0

I'm usually a SAS user but was wondering if there was a similar way in R to list data that can only be found in one data frame after merging them. In SAS I would have used

data want;
    merge have1 (In=in1) have2 (IN=in2) ;
    if not in2;
run;

to find the entries only in have1. My R code is:

inner <- merge(have1, have2, by= "Date", all.x = TRUE, sort = TRUE)

I've tried setdiff() and antijoin() but neither seem to give me what I want. Additionally, I would like to find a way to do the converse of this. I would like to find the entries in have1 and have2 that have the same "Date" entry and then keep the remaining variables in the 2 data frames. For example, consider have1 with columns "Date", "ShotHeight", "ShotDistance" and have2 with columns "Date", "ThrowHeight", "ThrowDistance" so that the m]new dataframe, call it "new" has columns "Date", ShotHeight", "ShotDistance", "ThrowHeight", "ThrowDistance".

regents
  • 600
  • 6
  • 15
  • I believe the more standard terminology here is anti-join, IIUC. hopefully this can help to continue searching... both data.table and dplyr have clean/natural implementations of this functionality built in – MichaelChirico Apr 15 '18 at 16:13
  • @Renu this is not a dupe because what OP wants is not listed in the options in that question. – Hong Ooi Apr 15 '18 at 16:13
  • Possibly https://stackoverflow.com/questions/28702960/find-complement-of-a-data-frame-anti-join/28703077#28703077 – IceCreamToucan Apr 15 '18 at 16:15
  • `in` is an operator as well as a data step option, but it's technically not a function. – Reeza Apr 15 '18 at 19:18
  • Your SAS code has no `BY` statement.
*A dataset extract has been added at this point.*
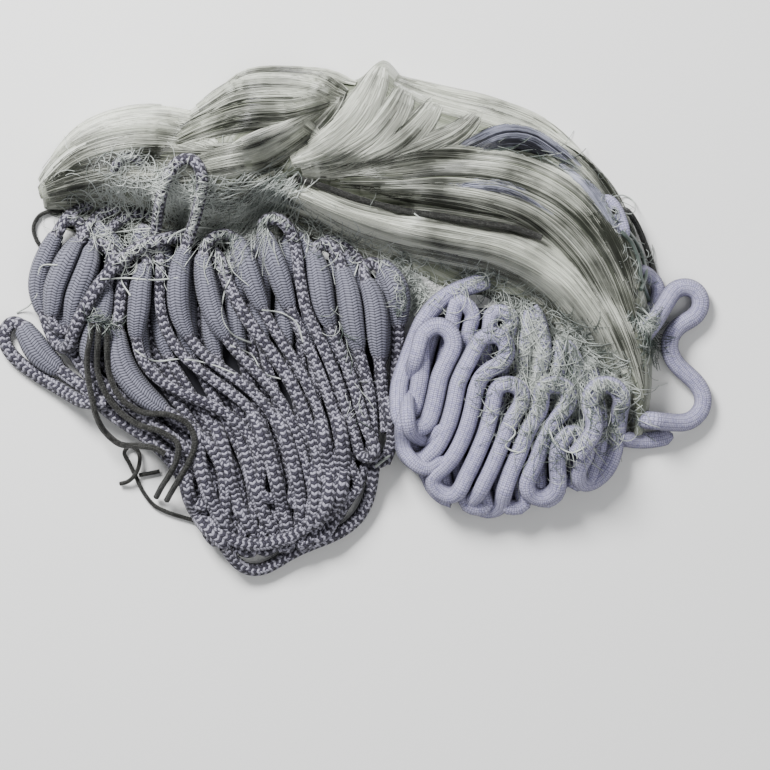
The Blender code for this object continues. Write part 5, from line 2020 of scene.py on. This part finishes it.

As written, you're doing a line by line merge of have1 and have2. That's different than the R code you've written, which merges two data frames based on the value of the `County` column in each. Is this what you intended? – Len Greski Apr 15 '18 at 19:40

1 Answers1

1

Assuming only one by-variable, the simplest solution is not to merge at all:

want <- subset(have1, !(county %in% have2$county))

This subsets have1 to exclude rows where the value of county is in have2.

Hong Ooi
  • 56,353
  • 13
  • 134
  • 187